Some of the “metamorphic effects of power” on power holders (according to psychologists cited in the article)

  • Unknowingly become puffed up with their own importance
  • The exercise of power changes their view of themselves and others
  • Being in top power positions influences the way others relate to power holders, and this in turn affects their thinking and then behavior
  • Information increasingly filtered out so that only viewpoints that agree with theirs is heard
  • Like to surround themselves with “doppelgangers” (carbon copies) who tell them what they like to hear (groupthink)
  • Live in an echo chamber that shields them from reality
  • Expresses irritation when views are challenged
  • For the power hungry, admiration becomes a drug
  • Having acquired a “taste for power,” the pursuit of power becomes an end in itself. New values and procedures emerge from this
  • Direct reports are seen as objects of manipulation with a secondary claim on rights and privileges. This occurs because it is easier to be callous about others’ appetitive needs, and even exploit or drop them when they no longer serve a purpose, if social contact and emotional involvement have been minimized (Kets de Vries, 1989)

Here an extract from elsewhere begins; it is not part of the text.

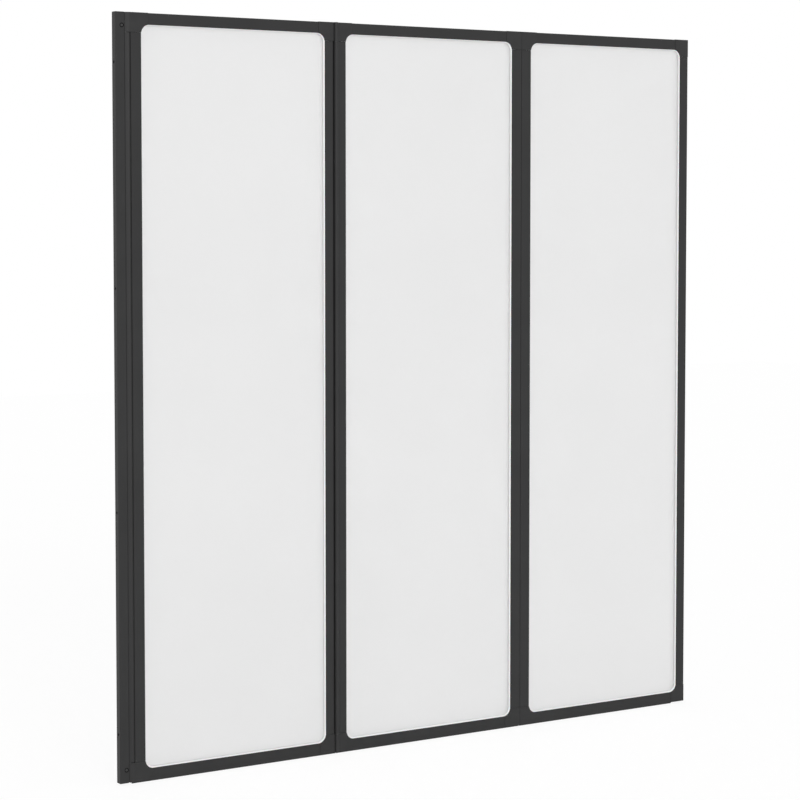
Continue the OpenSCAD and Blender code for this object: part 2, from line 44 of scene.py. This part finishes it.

Bedeian’s profile of deans bit by this bug:

  • Not exempt from the power complex
  • The role of dean actually magnifies the consequences
  • Stems from lack of objective and immediate measures of performance and the ability to hold officer for many years without confrontations

“If faculty wish to stay in the “inner circle” they will take care not to ruffle any decanal feathers and only communicate views that reflect the superiority of their dean’s ideas.”

  • Comfortable being surrounded by those who do not contradict their opinions or ideas
  • The echo chamber effect, leads to false illusion that everything is rosy inside their division or college
  • Most professors (especially nontenured) will not challenge the dean due to the privileges and rewards gained from being in the dean’s inner circle
  • Have an inflated sense of self – they believe they are really as gifted and intelligent as others tell them they are
  • Expresses irritation (usually ferociously) when views are challenged or new colleagues challenge the status-quo of way things are done
  • You can judge the quality of a dean by the quality of the people he surrounds himself with

Wow. The article had rather scathing comments about deans. I must say that it took the author some guts to write such a provocative piece. I kept thinking that he must have some real war stories apart from the few he mentioned that has led him to these conclusions. In an amusing way, it seems like something a professor would write on his way out the door.

Nevertheless, I love people who take a stand and speak out with courage. I hope many deans read it and examine their own behaviors. A rather interesting read. Check it out. The author also writes ways to prevent the “disease” or minimize its effects and a great check-list of questions deans should ask themselves at the end.

I’m very interested in the effects of power. Many of the symptoms of the “dean’s disease” is also applicable to CEOs and other managers. Watch out for the metamorphic effects in your own life and career. It may be harder to control than you think. But taking on that struggle is always a good thing.